Kiedy przyjechał do Ars, o okolicznych mieszkańcach mówiono, że „tylko chrzest odróżnia ich od bydląt”, z czasem jednak błogosławiony ksiądz Jan Maria, na kolanach przed  Najświętszym Sakramentem wyprosił dla swoich wiernych nawrócenie i coraz więcej osób przystępowało tam do sakramentów. "Proboszcz z Ars potrafił w swoim czasie przekształcać serce i życie tak wielu osób, gdyż udało się mu ukazać im miłosierną miłość Pana (...). Ten, kto przychodził do jego konfesjonału, pociągnięty wewnętrzną i pokorną potrzebą Bożego przebaczenia, odnajdywał w nim zachętę do zanurzenia się w "potoku Bożego miłosierdzia", który porywa ze sobą wszystko swoim impetem." (List Jego Świątobliwości Benedykta XVI na rozpoczęcie roku Kapłańskiego z okazji 150 rocznicy dies natalis świętego Proboszcza z Ars.

Wkrótce zapomniany kościołek filialny stał się parafią. Przybywali do niego także wierni z bliższej, a czasem i z dalszej okolicy, ponieważ chcieli się wyspowiadać u tego głęboko wierzącego i mądrego kapłana, przez którego jakoś szczególnie przemawiał Duch Święty. „Kiedy zaś zaczęły rozchodzić się pogłoski o nadprzyrodzonych charyzmatach księdza Jana (dar czytania w sumieniach ludzkich i dar proroctwa), ciekawość wzrastała. Ks. Jan spowiadał długimi godzinami. Miał różnych penitentów: od prostych wieśniaków po elitę Paryża. Bywało, że zmordowany jęczał w konfesjonale: "Grzesznicy zabiją grzesznika!" W dziesiątym roku pasterzowania przybyło do Ars ok. 20 000 ludzi.
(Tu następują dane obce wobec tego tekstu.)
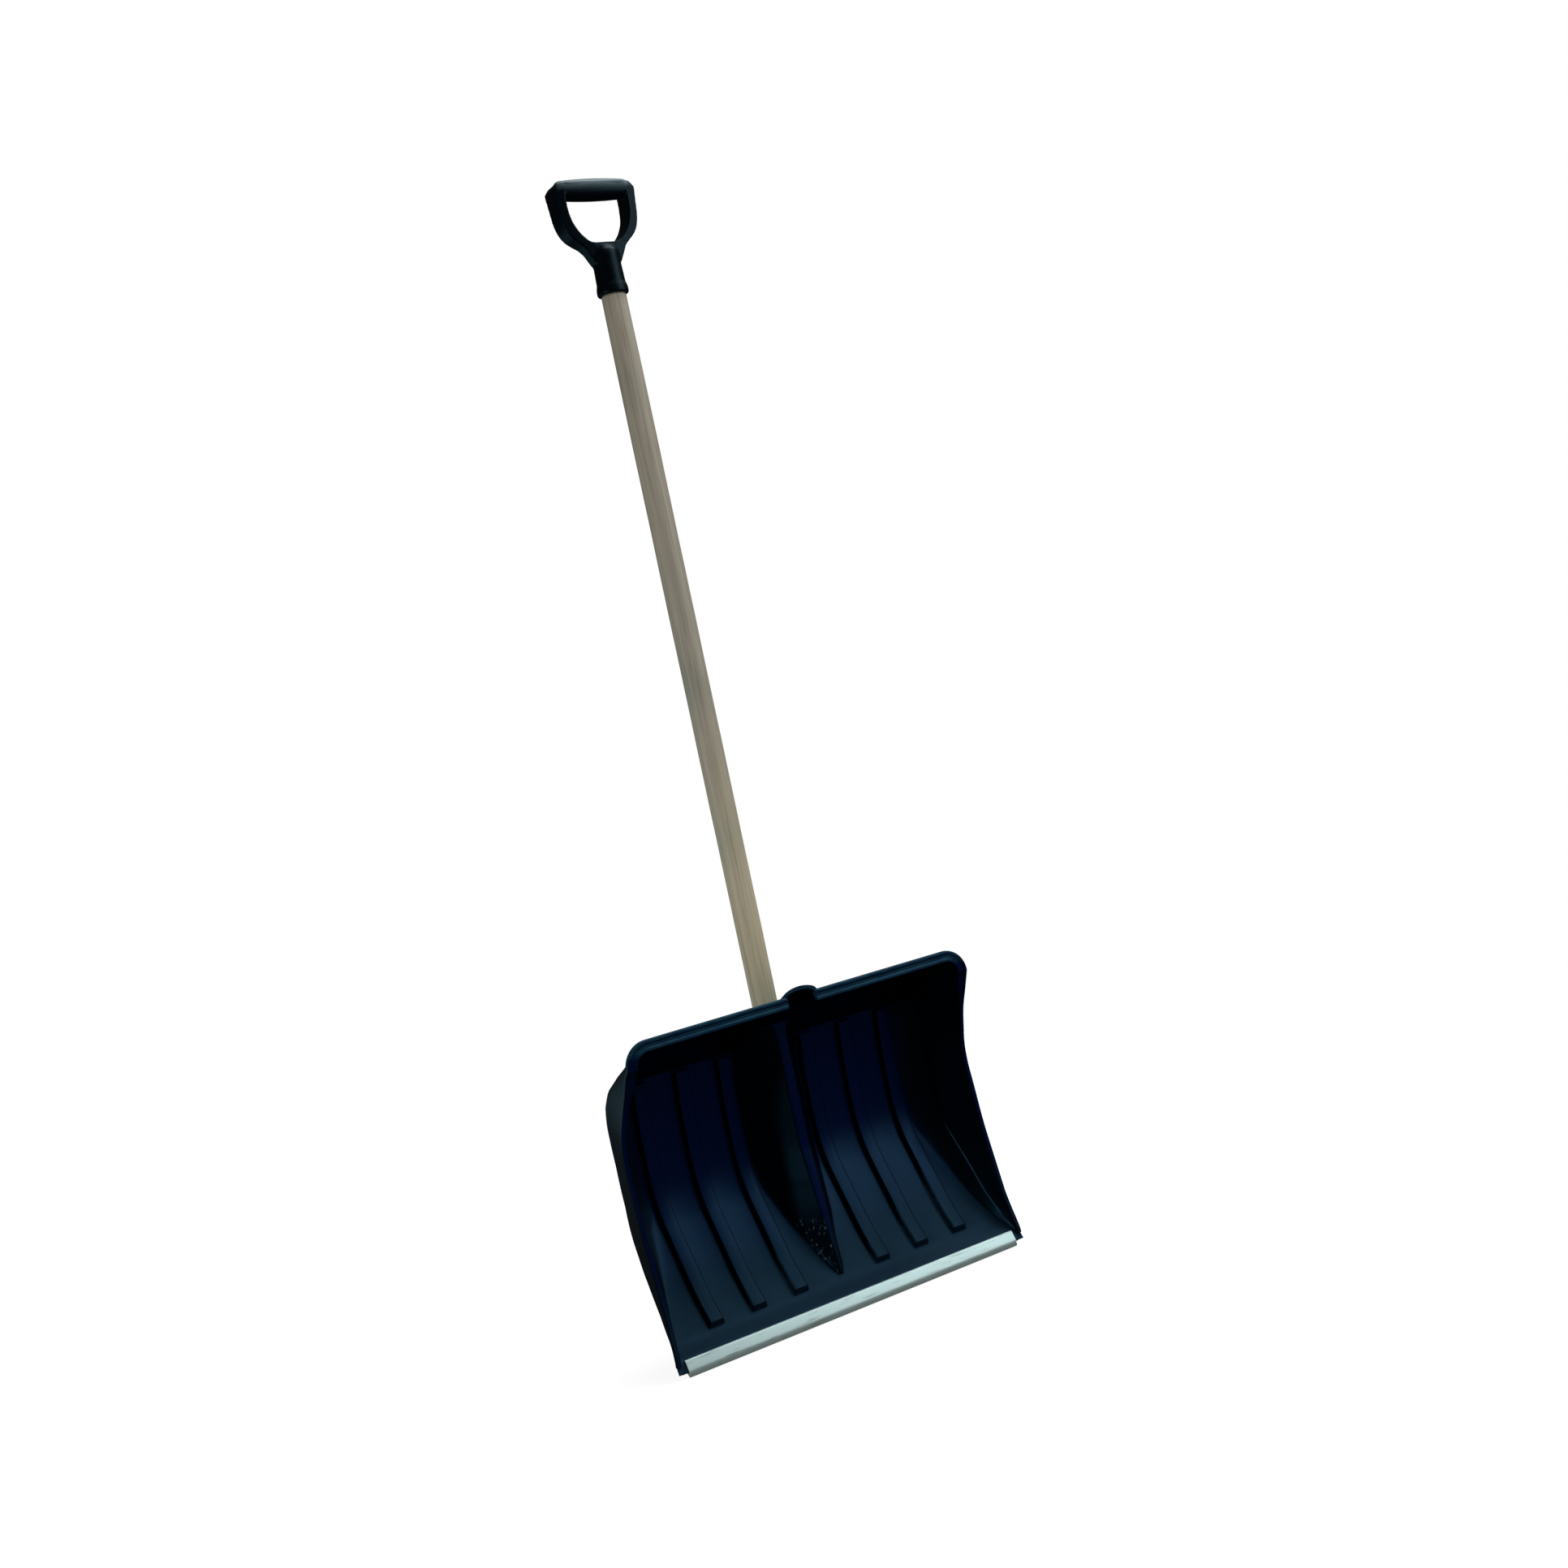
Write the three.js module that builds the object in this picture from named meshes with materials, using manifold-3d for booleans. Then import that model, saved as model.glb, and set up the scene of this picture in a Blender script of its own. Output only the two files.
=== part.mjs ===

W ostatnim roku swojego życia miał przy konfesjonale ich ok. 80 000. Łącznie przez 41 lat jego pobytu w tym miejscu przez Ars przewinęło się około miliona ludzi.”  (http://brewiarz.katolik.pl)

Kilka myśli Świętego, dotyczących spowiedzi:

Nasze winy są jak ziarenka piasku wobec wysokiej góry miłosierdzia Bożego.”
„Wartość naszej duszy poznajemy po wysiłku, jaki czyni zły duch, by ją zgubić.”
„Diabeł kusi przede wszystkim piękne dusze.
” (cyt za: wikipedia)

Święty Jan Maria Vianney, który zmarł 4 sierpnia 1859 r. jest dzisiaj patronem kapłanów, a szczególnie spowiedników.